International Taxation and Business Impact
Chijioke Uwaegbute, Partner and Tax Leader at PwC Nigeria, elaborated on significant changes under the new law. Notably, foreign entities controlled or effectively managed from Nigeria will now be subject to local taxes. In addition, indirect share transfers involving Nigerian subsidiaries will also trigger tax liabilities within the country.
“If a foreign entity controlling a Nigerian company is sold, it’s now treated as a taxable event in Nigeria,” Uwaegbute explained. “We’re aligning our tax framework with global best practices to close loopholes and ensure Nigeria captures its fair share of revenue.”
Other major changes include exempting employees earning under ₦800,000 annually from personal income tax, harmonising federal taxes, and making the Federal Inland Revenue Service (FIRS) the sole collector of federal taxes.
PwC: Real Change Requires Collective Commitment
In his closing remarks, Sam Abu, Regional Senior Partner for PwC West Market Area, lauded the reform efforts but stressed that policy alone is not enough.

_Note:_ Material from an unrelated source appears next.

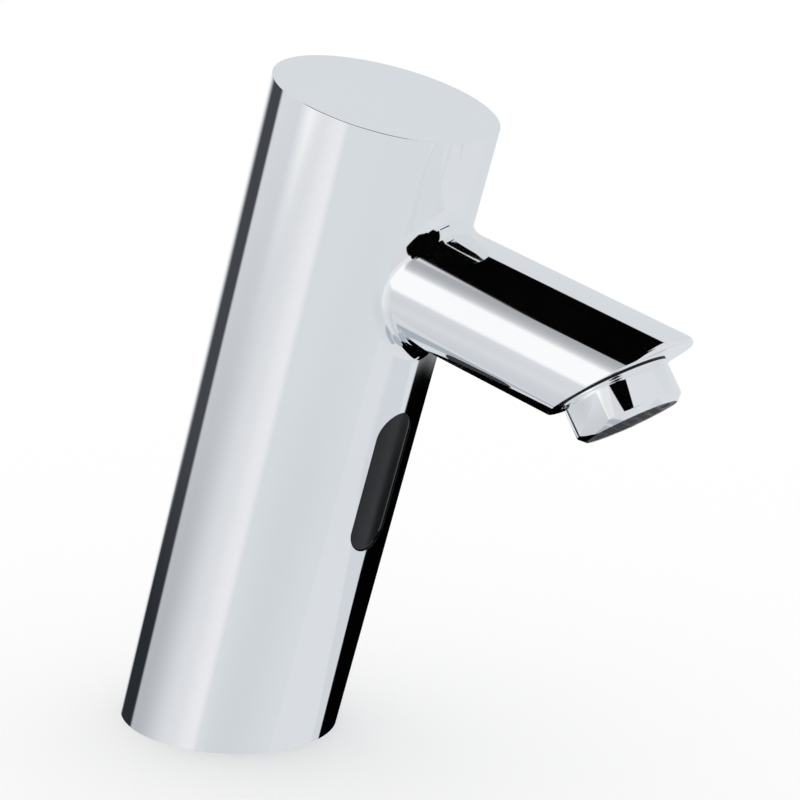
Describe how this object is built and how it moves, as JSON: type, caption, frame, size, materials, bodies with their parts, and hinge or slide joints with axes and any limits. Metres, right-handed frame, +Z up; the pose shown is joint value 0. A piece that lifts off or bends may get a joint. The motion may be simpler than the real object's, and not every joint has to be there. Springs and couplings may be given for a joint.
{
  "type": "sensor tap",
  "caption": "Chrome deck-mounted basin tap with a leaning round column, a short slanted spout with an aerator, and a black infrared sensor window on the front.",
  "frame": {"origin": "centre of the base on the deck plane", "axes": "+Z up, the spout points to -Y, +X is on the right of a user who faces the spout"},
  "size_m": [0.052, 0.149, 0.1629],
  "materials": {
    "chrome": "polished",
    "brass": "machined",
    "steel": "satin",
    "stainless": "satin",
    "spring_steel": "satin",
    "rubber": "matt",
    "strainer_plastic": "matt",
    "white_plastic": "matt",
    "valve_plastic": "matt",
    "black_plastic": "matt",
    "copper_winding": "satin",
    "cable_sheath": "satin",
    "tube_plastic": "gloss",
    "window_plastic": "polished",
    "board": "gloss",
    "lens_plastic": "gloss",
    "honeycomb_plastic": "matt"
  },
  "bodies": {
    "tap": {"tap_body": "chrome", "aerator_housing": "chrome", "base_plate": "brass", "base_plate_screws": "steel", "valve_screws": "steel", "bonnet_screws": "steel", "sensor_screws": "steel", "base_seal": "rubber", "cable_grommet": "rubber", "inlet_o_ring": "rubber", "check_valve_o_ring": "rubber", "water_tube_o_rings": "rubber", "window_gasket": "rubber", "aerator_washer": "rubber", "regulator_o_ring": "rubber", "inlet_filter": "strainer_plastic", "aerator_strainer": "strainer_plastic", "check_valve_body": "white_plastic", "aerator_insert": "white_plastic", "flow_regulator": "white_plastic", "valve_body": "valve_plastic", "valve_bonnet": "valve_plastic", "check_valve_spring": "spring_steel", "armature_spring": "spring_steel", "core_tube": "stainless", "pole_piece": "stainless", "coil_yoke": "stainless", "coil_nut": "steel", "coil_bobbin": "black_plastic", "sensor_housing": "black_plastic", "sensor_back_cover": "black_plastic", "coil_winding": "copper_winding", "coil_lead": "cable_sheath", "water_tube": "tube_plastic", "sensor_window": "window_plastic", "sensor_board": "board", "ir_emitter": "lens_plastic", "ir_receiver": "lens_plastic", "outlet_honeycomb": "honeycomb_plastic"},
    "armature": {"armature": "stainless", "armature_seal": "rubber"},
    "diaphragm": {"diaphragm_insert": "white_plastic", "valve_diaphragm": "rubber"},
    "check_valve_poppet": {"check_valve_poppet": "white_plastic"}
  },
  "joints": [
    {"name": "armature_slide", "type": "slide", "parent": "tap", "child": "armature", "axis": [0, 0, 1], "range_m": [0, 0.0015], "stiffness_N_per_m": 200, "springref_m": -0.002, "deforming": ["armature_spring"]},
    {"name": "diaphragm_lift", "type": "slide", "parent": "tap", "child": "diaphragm", "axis": [0, 0, 1], "range_m": [0, 0.0012], "deforming": ["valve_diaphragm"]},
    {"name": "check_valve_slide", "type": "slide", "parent": "tap", "child": "check_valve_poppet", "axis": [0, 0, 1], "range_m": [0, 0.002], "stiffness_N_per_m": 100, "springref_m": -0.002, "deforming": ["check_valve_spring"]}
  ],
  "couplings": [
    {"joint": "diaphragm_lift", "follows": "armature_slide", "ratio": 0.8}
  ]
}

“It requires genuine commitment from everyone—government, business leaders, and citizens. We must engage with integrity and optimism to shape a better Nigeria,” he said.
He added that PwC remains committed to simplifying tax compliance, helping businesses navigate risks, and building a more robust and inclusive economic environment.
The tax and fiscal reforms are among President Tinubu’s most ambitious economic policy moves aimed at stabilising Nigeria’s economy, improving investor confidence, and ensuring sustainable long-term growth. While the road ahead remains challenging, policymakers insist the country is now on a stronger path than it was just two years ago.